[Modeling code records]
#####
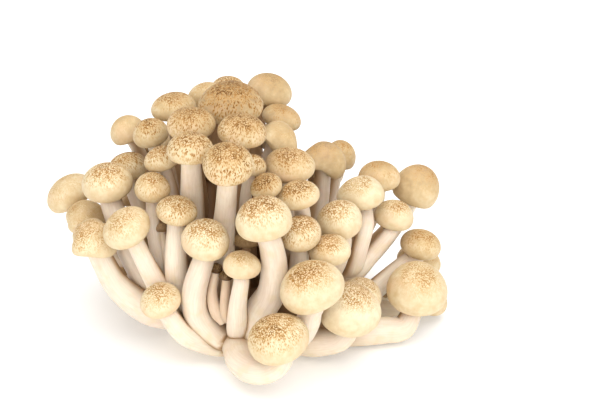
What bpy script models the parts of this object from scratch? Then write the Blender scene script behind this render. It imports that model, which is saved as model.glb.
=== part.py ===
"""A cluster of beech mushrooms, standing on the flat cut face of its butt.

Fifty-nine tan caps sit on cream stems that are grown together at the bottom. Each cap is its own solid.
The stems and the butt that they grow from are one solid, because they are one piece of flesh in one colour.
Units are metres, +Z is up, and the origin is the middle of the cut face, on the surface it stands on.
"""

import math

import bpy
import numpy as np

MM = 0.001
GAP = 0.35 * MM  # left between a cap and whatever it touches
UP = np.array([0.0, 0.0, 1.0])
ACROSS = np.array([1.0, 0.0, 0.0])

# How the cluster is seen: an eye in front of it, looking down along INTO with ABOVE upright in its view.
EYE_TILT = math.radians(25)
EYE_DISTANCE = 650 * MM
VIEW_CENTRE = (17.0, 38.7)  # mm across and up from the origin, where the eye looks
INTO = np.array([0.0, math.cos(EYE_TILT), -math.sin(EYE_TILT)])
ABOVE = np.array([0.0, math.sin(EYE_TILT), math.cos(EYE_TILT)])

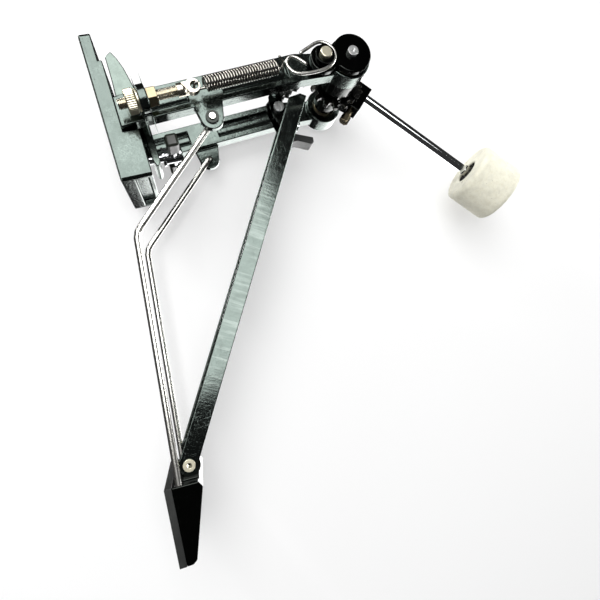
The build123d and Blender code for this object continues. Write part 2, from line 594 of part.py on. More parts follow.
with BuildPart() as heel_sole:
    sole = [heel_point(0, 0), heel_point(57.8, 0), heel_point(57.8, SOLE_THICKNESS - 0.05),
            heel_point(0, SOLE_THICKNESS - 0.05)]
    slab_y(sole, -BASE_HALF_WIDTH, BASE_HALF_WIDTH)
heel_sole.part.label = "heel_sole"
export_step(heel_sole.part, "parts/heel_sole.step")

with BuildPart() as heel_rivets:
    for s in (-1, 1):
        y0, y1 = sorted((s * 24.6, s * 34.2))
        disc_y(HINGE_X, HINGE_Z, y0, y1, 3.0)
        for e0, e1 in ((24.6, 25.9), (33.1, 34.2)):
            y0, y1 = sorted((s * e0, s * e1))
            disc_y(HINGE_X, HINGE_Z, y0, y1, 4.75)
    disc_y(HINGE_X, HINGE_Z, -40, 40, 1.9, mode=Mode.SUBTRACT)
heel_rivets.part.label = "heel_rivets"
export_step(heel_rivets.part, "parts/heel_rivets.step")

# Footboard: a channel with a stiffening rib underneath
with BuildPart() as footboard:
    W = BOARD_HALF_WIDTH
    under = BOARD_TOP - BOARD_THICKNESS
    plate = [board_point(9.5, BOARD_TOP), board_point(9.5, under), board_point(BOARD_LENGTH, under),
             board_point(BOARD_LENGTH, BOARD_TOP)]
    slab_y(plate, -W, W)
    for s in (-1, 1):
        y0, y1 = sorted((s * (W - BOARD_THICKNESS), s * W))
        flange = [board_point(0, BOARD_TOP), board_point(0, BOARD_BOTTOM),
                  board_point(BOARD_LENGTH - 7, BOARD_BOTTOM), board_point(BOARD_LENGTH, BOARD_TOP - 6),
                  board_point(BOARD_LENGTH, BOARD_TOP)]
        slab_y(flange, y0, y1)
        disc_y(HINGE_X, HINGE_Z, y0, y1, 8.6)
    rib = [board_point(26, under + 1), board_point(30, -4.0), board_point(268, -4.0), board_point(276, under + 1)]
    slab_y(rib, -2.5, 2.5)
    for f in (70, 130, 190, 250):
        cross = [board_point(f - 1.3, under + 1), board_point(f - 1.3, -2), board_point(f + 1.3, -2),
                 board_point(f + 1.3, under + 1)]
        slab_y(cross, -W + 2, W - 2)
    for i in range(19):
        f = 30 + i * 13.5
        groove = [board_point(f, BOARD_TOP + 1), board_point(f, BOARD_TOP - 0.7),
                  board_point(f + 2.4, BOARD_TOP - 0.7), board_point(f + 2.4, BOARD_TOP + 1)]
        slab_y(groove, -26, 26, mode=Mode.SUBTRACT)
    disc_y(HINGE_X, HINGE_Z, -40, 40, 3.07, mode=Mode.SUBTRACT)
    a = radians(BOARD_SLOPE)
    board_up = (sin(a), 0, cos(a))
    for y in (CHAIN_Y - 12.6, CHAIN_Y + 12.6):
        x, z = board_point(292, 0)
        rod_along((x, y, z), board_up, 0, 10, 2.05, mode=Mode.SUBTRACT)
footboard.part.label = "footboard"
export_step(footboard.part, "parts/footboard.step")

with BuildPart() as toe_bracket:
    for s in (-1, 1):
        y0, y1 = sorted((CHAIN_Y + s * 6.2, CHAIN_Y + s * 8.4))
        cheek = [board_point(282, 0.8), board_point(302, 0.8), board_point(310.5, -11),
                 board_point(318.5, -16.6), board_point(318.5, -22.5), board_point(311, -24.6),
                 board_point(300, -19)]
        slab_y(cheek, y0, y1)
    shelf = [board_point(282, 0.6), board_point(302, 0.6), board_point(302, 2.9), board_point(282, 2.9)]
    slab_y(shelf, CHAIN_Y - 16.5, CHAIN_Y + 16.5)
    disc_y(strand_pins[-1][0], strand_pins[-1][1], -30, 30, 1.53, mode=Mode.SUBTRACT)
    screw_x, screw_z = board_point(304.6, -13.5)
    disc_y(screw_x, screw_z, -30, 30, 2.55, mode=Mode.SUBTRACT)
    for y in (CHAIN_Y - 12.6, CHAIN_Y + 12.6):
        x, z = board_point(292, 0)
        rod_along((x, y, z), board_up, 0, 10, 2.05, mode=Mode.SUBTRACT)
toe_bracket.part.label = "toe_bracket"
export_step(toe_bracket.part, "parts/toe_bracket.step")

with BuildPart() as toe_bolts:
    for y in (CHAIN_Y - 12.6, CHAIN_Y + 12.6):
        x, z = board_point(292, 0)
        rod_along((x, y, z), board_up, -2.4, 6.2, 2.0)
        rod_along((x, y, z), board_up, 6.1, 8.0, 3.8)
        hex_along((x, y, z), board_up, -2.6, 0.55, 7.0)
toe_bolts.part.label = "toe_bolts"
export_step(toe_bolts.part, "parts/toe_bolts.step")

with BuildPart() as toe_screw:
    disc_y(screw_x, screw_z, CHAIN_Y - 11.4, CHAIN_Y - 8.45, 4.5)
    disc_y(screw_x, screw_z, CHAIN_Y - 8.5, CHAIN_Y + 11.0, 2.5)
    hex_along((screw_x, CHAIN_Y + 8.5, screw_z), (0, 1, 0), 0, 3.0, 8.0)
    box(screw_x - 5, screw_x + 5, CHAIN_Y - 12, CHAIN_Y - 10.6, screw_z - 0.6, screw_z + 0.6,
        mode=Mode.SUBTRACT)
toe_screw.part.label = "toe_screw"
export_step(toe_screw.part, "parts/toe_screw.step")

with BuildPart() as chain_toe_pin:
    disc_y(strand_pins[-1][0], strand_pins[-1][1], CHAIN_Y - 9.6, CHAIN_Y + 9.6, 1.5)
    disc_y(strand_pins[-1][0], strand_pins[-1][1], CHAIN_Y - 9.6, CHAIN_Y - 8.7, 2.6)
    disc_y(strand_pins[-1][0], strand_pins[-1][1], CHAIN_Y + 8.7, CHAIN_Y + 9.6, 2.6)
chain_toe_pin.part.label = "chain_toe_pin"
export_step(chain_toe_pin.part, "parts/chain_toe_pin.step")

with BuildPart() as toe_stop:
    wall = [board_point(290, BOARD_TOP + 0.05), board_point(300, BOARD_TOP + 0.05),
            board_point(303.5, BOARD_TOP + 20), board_point(299.5, BOARD_TOP + 22),
            board_point(297, BOARD_TOP + 21), board_point(295, BOARD_TOP + 7)]
    slab_y(wall, 8.8, 26.0)
toe_stop.part.label = "toe_stop"
export_step(toe_stop.part, "parts/toe_stop.step")
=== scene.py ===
import json
import math
import random

import bmesh
import bpy
from bpy.props import FloatProperty, FloatVectorProperty, IntProperty, PointerProperty
from mathutils import Matrix, Vector, noise


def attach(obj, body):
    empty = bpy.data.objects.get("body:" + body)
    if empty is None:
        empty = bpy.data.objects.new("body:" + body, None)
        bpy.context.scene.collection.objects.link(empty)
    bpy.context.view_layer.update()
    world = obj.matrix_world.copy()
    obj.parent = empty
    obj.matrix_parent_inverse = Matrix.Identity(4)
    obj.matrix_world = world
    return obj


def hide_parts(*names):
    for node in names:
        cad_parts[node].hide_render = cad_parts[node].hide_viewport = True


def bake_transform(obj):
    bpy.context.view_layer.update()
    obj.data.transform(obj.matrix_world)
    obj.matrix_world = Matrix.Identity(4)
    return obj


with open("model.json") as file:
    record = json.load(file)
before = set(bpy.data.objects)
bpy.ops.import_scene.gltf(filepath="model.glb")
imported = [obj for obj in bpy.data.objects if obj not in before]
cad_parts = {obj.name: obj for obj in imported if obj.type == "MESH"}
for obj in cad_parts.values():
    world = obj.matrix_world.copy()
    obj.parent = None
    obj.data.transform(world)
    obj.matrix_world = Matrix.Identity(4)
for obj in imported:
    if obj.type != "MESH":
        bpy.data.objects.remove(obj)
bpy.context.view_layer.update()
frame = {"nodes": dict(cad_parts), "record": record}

bl_info = {
    "name": "Bass drum pedal",
    "version": (1, 0, 0),
    "blender": (4, 5, 0),
    "location": "3D View > Sidebar > Pedal",
    "description": "Builds the looks of a single bass drum pedal round its solid frame",
    "category": "Add Mesh",
}

random.seed(7)

# Layout of the pedal in metres: x to the heel, z up from the base, the axle on x = 0
AXLE_Z = 0.2037
SPRING_FOOT = Vector((0.010, -0.061, 0.025))
PIN_CENTRE = Vector((0.0005, -0.061, 0.1782))
LINE = (PIN_CENTRE - SPRING_FOOT).normalized()
LINE_SIDE = Vector((LINE.z, 0.0, -LINE.x))
BEATER_BACK = math.radians(48.1)
ROD_DIR = Vector((math.sin(BEATER_BACK), 0.0, math.cos(BEATER_BACK)))
ROD_SIDE = Vector((-math.cos(BEATER_BACK), 0.0, math.sin(BEATER_BACK)))
ROD_START = Vector((0.0, 0.006, AXLE_Z)) + ROD_SIDE * 0.0176
BOARD_SLOPE = math.radians(33.0)
STIRRUP_ROUTE = (
    (4.3, 161.0), (-1.2, 155.2), (-3.2, 151.0), (-1.9, 147.5), (1.6, 145.6), (5.4, 146.4),
    (9.7, 149.8), (11.6, 156.2), (12.0, 165.2), (11.1, 174.8), (7.9, 182.4), (2.2, 186.8),
    (-3.4, 186.8), (-8.0, 183.8), (-10.8, 178.6), (-10.6, 173.6), (-7.6, 165.8), (-5.0, 159.4),
)
# Bore of the rod's eye, and the wider opening that the spring's hook needs as the rod slides
EYE_BORE = 0.0023
EYE_OPEN = 0.0033


def on_line(s, dx=0.0, dy=0.0):
    """A point s millimetres up the spring line, moved across it by dx and dy millimetres."""
    return SPRING_FOOT + (LINE * s + LINE_SIDE * dx + Vector((0.0, dy, 0.0))) * 0.001


# ---------------------------------------------------------------- settings


class PedalColours(bpy.types.PropertyGroup):
    gunmetal: FloatVectorProperty(name="Gunmetal", description="Dark plated castings and footboard",
                                  subtype="COLOR", size=3, min=0, max=1, default=(0.088, 0.106, 0.097))
    black: FloatVectorProperty(name="Black", description="Black fittings",
                               subtype="COLOR", size=3, min=0, max=1, default=(0.022, 0.024, 0.022))
    jaw: FloatVectorProperty(name="Jaw", description="Hoop jaw finish",
                             subtype="COLOR", size=3, min=0, max=1, default=(0.12, 0.145, 0.13))
    chrome: FloatVectorProperty(name="Chrome", description="Polished rods and screws",
                                subtype="COLOR", size=3, min=0, max=1, default=(0.74, 0.76, 0.77))
    nickel: FloatVectorProperty(name="Dull nickel", description="Spring and eye rod",
                                subtype="COLOR", size=3, min=0, max=1, default=(0.40, 0.39, 0.36))
    brass: FloatVectorProperty(name="Pale brass", description="Knurled nut and rivets",
                               subtype="COLOR", size=3, min=0, max=1, default=(0.85, 0.80, 0.62))
    old_brass: FloatVectorProperty(name="Dull brass", description="Lock nut and clamp bolt",
                                   subtype="COLOR", size=3, min=0, max=1, default=(0.33, 0.28, 0.18))
    grip: FloatVectorProperty(name="Grip", description="Moulded wing grips",
                              subtype="COLOR", size=3, min=0, max=1, default=(0.022, 0.026, 0.02))
    felt: FloatVectorProperty(name="Felt", description="Pressed felt of the beater",
                              subtype="COLOR", size=3, min=0, max=1, default=(0.86, 0.84, 0.70))
    rubber: FloatVectorProperty(name="Rubber", description="Heel sole and toe stop",
                                subtype="COLOR", size=3, min=0, max=1, default=(0.014, 0.015, 0.014))


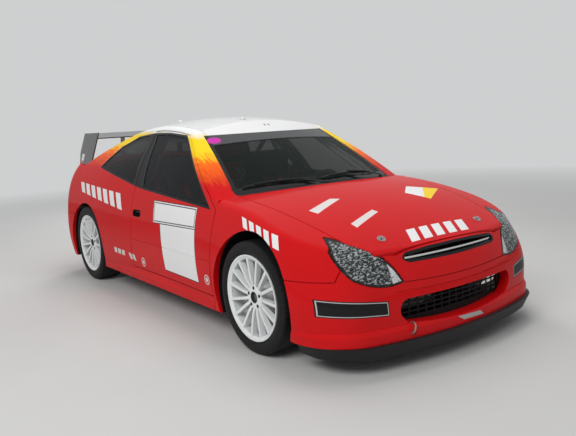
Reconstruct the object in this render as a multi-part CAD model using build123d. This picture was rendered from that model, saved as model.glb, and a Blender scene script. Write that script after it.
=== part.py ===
from build123d import *
import math
import os

# Rally car: three-door hatchback in tarmac trim.
# X forward, Y left, Z up, millimetres.  The origin is on the ground, in the middle of the length.

# Driving dimensions of the whole car
WHEELBASE = 2555
FRONT_OVERHANG = 822
REAR_OVERHANG = 790
WIDTH = 1770
HEIGHT = 1330
RIDE = 165

# Wheels
TYRE_R = 320
TYRE_WIDTH = 206
RIM_R = 243
WHEEL_FACE_Y = 865
SPOKES = 15
LUGS = 5
LUG_CIRCLE_R = 54

# Panel thicknesses and gaps
SIDE_WALL = 60
SKIN = 28
TAIL_WALL = 45
GLASS = 5
GLASS_RECESS = 3
SHUT_GAP = 6
SEAM_DEPTH = 8

LENGTH = FRONT_OVERHANG + WHEELBASE + REAR_OVERHANG
FRONT_AXLE_X = LENGTH / 2 - FRONT_OVERHANG
REAR_AXLE_X = FRONT_AXLE_X - WHEELBASE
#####
TASK PROMPT
Everything from the line with "slab_y(wall, 8.8, 26.0)" through the line with "obj.matrix_parent_inverse = Matrix.Identity(4)", both ends included, should be repeated exactly; nothing else should appear.

FINISHED ANSWER
    slab_y(wall, 8.8, 26.0)
toe_stop.part.label = "toe_stop"
export_step(toe_stop.part, "parts/toe_stop.step")
=== scene.py ===
import json
import math
import random

import bmesh
import bpy
from bpy.props import FloatProperty, FloatVectorProperty, IntProperty, PointerProperty
from mathutils import Matrix, Vector, noise


def attach(obj, body):
    empty = bpy.data.objects.get("body:" + body)
    if empty is None:
        empty = bpy.data.objects.new("body:" + body, None)
        bpy.context.scene.collection.objects.link(empty)
    bpy.context.view_layer.update()
    world = obj.matrix_world.copy()
    obj.parent = empty
    obj.matrix_parent_inverse = Matrix.Identity(4)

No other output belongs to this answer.